Exercise prompt >>
Please repeat, exactly and with nothing added, the lines running from the line that contains "The FreeCAD and" to the line that contains "thing.rotation_euler = (Vector(target)", both lines included.

Exercise material >>
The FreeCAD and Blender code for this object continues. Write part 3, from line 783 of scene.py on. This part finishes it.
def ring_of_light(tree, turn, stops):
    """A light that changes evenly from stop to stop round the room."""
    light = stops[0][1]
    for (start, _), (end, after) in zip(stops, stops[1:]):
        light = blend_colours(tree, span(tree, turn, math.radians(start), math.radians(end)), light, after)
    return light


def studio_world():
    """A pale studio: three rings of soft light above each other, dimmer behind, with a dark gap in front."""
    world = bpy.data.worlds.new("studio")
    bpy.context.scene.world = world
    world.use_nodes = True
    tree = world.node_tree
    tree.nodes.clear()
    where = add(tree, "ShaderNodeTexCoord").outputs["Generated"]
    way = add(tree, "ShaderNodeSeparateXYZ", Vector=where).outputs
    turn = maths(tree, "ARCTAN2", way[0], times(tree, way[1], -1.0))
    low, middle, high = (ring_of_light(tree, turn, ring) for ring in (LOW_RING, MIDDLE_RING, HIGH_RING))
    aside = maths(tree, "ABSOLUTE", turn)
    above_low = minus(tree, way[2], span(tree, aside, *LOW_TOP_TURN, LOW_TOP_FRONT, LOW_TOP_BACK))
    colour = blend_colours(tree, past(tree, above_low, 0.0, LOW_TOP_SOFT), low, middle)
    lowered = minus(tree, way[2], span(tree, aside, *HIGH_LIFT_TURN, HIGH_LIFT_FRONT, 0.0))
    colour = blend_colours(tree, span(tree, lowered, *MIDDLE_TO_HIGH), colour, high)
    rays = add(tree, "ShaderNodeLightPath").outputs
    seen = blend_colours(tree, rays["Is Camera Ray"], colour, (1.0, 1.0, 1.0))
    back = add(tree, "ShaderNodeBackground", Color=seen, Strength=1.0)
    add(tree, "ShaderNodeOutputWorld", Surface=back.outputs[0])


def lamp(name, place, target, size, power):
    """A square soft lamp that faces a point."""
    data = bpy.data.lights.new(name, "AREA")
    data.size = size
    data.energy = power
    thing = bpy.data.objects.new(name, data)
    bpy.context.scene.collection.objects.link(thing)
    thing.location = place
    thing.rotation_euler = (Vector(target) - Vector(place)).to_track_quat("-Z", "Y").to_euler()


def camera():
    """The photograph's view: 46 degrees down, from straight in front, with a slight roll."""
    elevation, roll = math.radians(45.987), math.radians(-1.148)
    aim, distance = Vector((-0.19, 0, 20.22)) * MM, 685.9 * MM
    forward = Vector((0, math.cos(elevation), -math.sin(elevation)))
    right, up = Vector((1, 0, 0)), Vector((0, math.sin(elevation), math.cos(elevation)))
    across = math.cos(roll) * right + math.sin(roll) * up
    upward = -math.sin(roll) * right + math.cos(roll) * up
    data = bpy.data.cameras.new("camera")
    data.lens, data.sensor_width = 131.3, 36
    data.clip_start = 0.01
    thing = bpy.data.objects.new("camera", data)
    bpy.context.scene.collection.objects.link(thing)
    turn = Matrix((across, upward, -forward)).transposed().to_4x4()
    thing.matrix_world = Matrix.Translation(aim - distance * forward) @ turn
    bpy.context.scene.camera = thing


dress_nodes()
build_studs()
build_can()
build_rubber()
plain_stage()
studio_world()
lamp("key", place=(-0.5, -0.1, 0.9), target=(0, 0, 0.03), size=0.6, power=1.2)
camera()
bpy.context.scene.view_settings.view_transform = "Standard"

==

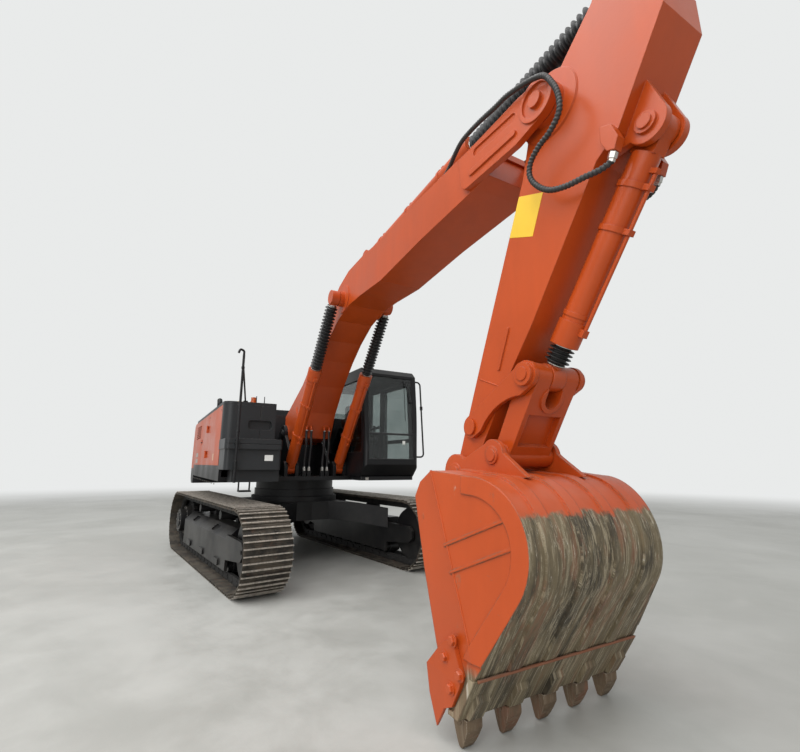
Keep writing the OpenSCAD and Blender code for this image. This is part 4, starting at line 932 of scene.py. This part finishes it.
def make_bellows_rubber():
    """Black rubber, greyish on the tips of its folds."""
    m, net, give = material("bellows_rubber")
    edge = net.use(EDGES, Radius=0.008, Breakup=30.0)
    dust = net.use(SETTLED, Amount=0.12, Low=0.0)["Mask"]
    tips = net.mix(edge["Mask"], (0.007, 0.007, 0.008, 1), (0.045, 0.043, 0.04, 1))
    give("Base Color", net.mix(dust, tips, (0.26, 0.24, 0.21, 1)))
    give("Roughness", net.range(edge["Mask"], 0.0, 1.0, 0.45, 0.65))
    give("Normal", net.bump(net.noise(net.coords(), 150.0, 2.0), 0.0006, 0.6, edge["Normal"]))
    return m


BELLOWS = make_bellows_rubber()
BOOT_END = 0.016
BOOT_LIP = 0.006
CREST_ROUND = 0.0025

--

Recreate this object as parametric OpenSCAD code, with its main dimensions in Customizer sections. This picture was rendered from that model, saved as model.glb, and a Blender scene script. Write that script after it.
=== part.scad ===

Worked solution >>
The FreeCAD and Blender code for this object continues. Write part 3, from line 783 of scene.py on. This part finishes it.
def ring_of_light(tree, turn, stops):
    """A light that changes evenly from stop to stop round the room."""
    light = stops[0][1]
    for (start, _), (end, after) in zip(stops, stops[1:]):
        light = blend_colours(tree, span(tree, turn, math.radians(start), math.radians(end)), light, after)
    return light


def studio_world():
    """A pale studio: three rings of soft light above each other, dimmer behind, with a dark gap in front."""
    world = bpy.data.worlds.new("studio")
    bpy.context.scene.world = world
    world.use_nodes = True
    tree = world.node_tree
    tree.nodes.clear()
    where = add(tree, "ShaderNodeTexCoord").outputs["Generated"]
    way = add(tree, "ShaderNodeSeparateXYZ", Vector=where).outputs
    turn = maths(tree, "ARCTAN2", way[0], times(tree, way[1], -1.0))
    low, middle, high = (ring_of_light(tree, turn, ring) for ring in (LOW_RING, MIDDLE_RING, HIGH_RING))
    aside = maths(tree, "ABSOLUTE", turn)
    above_low = minus(tree, way[2], span(tree, aside, *LOW_TOP_TURN, LOW_TOP_FRONT, LOW_TOP_BACK))
    colour = blend_colours(tree, past(tree, above_low, 0.0, LOW_TOP_SOFT), low, middle)
    lowered = minus(tree, way[2], span(tree, aside, *HIGH_LIFT_TURN, HIGH_LIFT_FRONT, 0.0))
    colour = blend_colours(tree, span(tree, lowered, *MIDDLE_TO_HIGH), colour, high)
    rays = add(tree, "ShaderNodeLightPath").outputs
    seen = blend_colours(tree, rays["Is Camera Ray"], colour, (1.0, 1.0, 1.0))
    back = add(tree, "ShaderNodeBackground", Color=seen, Strength=1.0)
    add(tree, "ShaderNodeOutputWorld", Surface=back.outputs[0])


def lamp(name, place, target, size, power):
    """A square soft lamp that faces a point."""
    data = bpy.data.lights.new(name, "AREA")
    data.size = size
    data.energy = power
    thing = bpy.data.objects.new(name, data)
    bpy.context.scene.collection.objects.link(thing)
    thing.location = place
    thing.rotation_euler = (Vector(target) - Vector(place)).to_track_quat("-Z", "Y").to_euler()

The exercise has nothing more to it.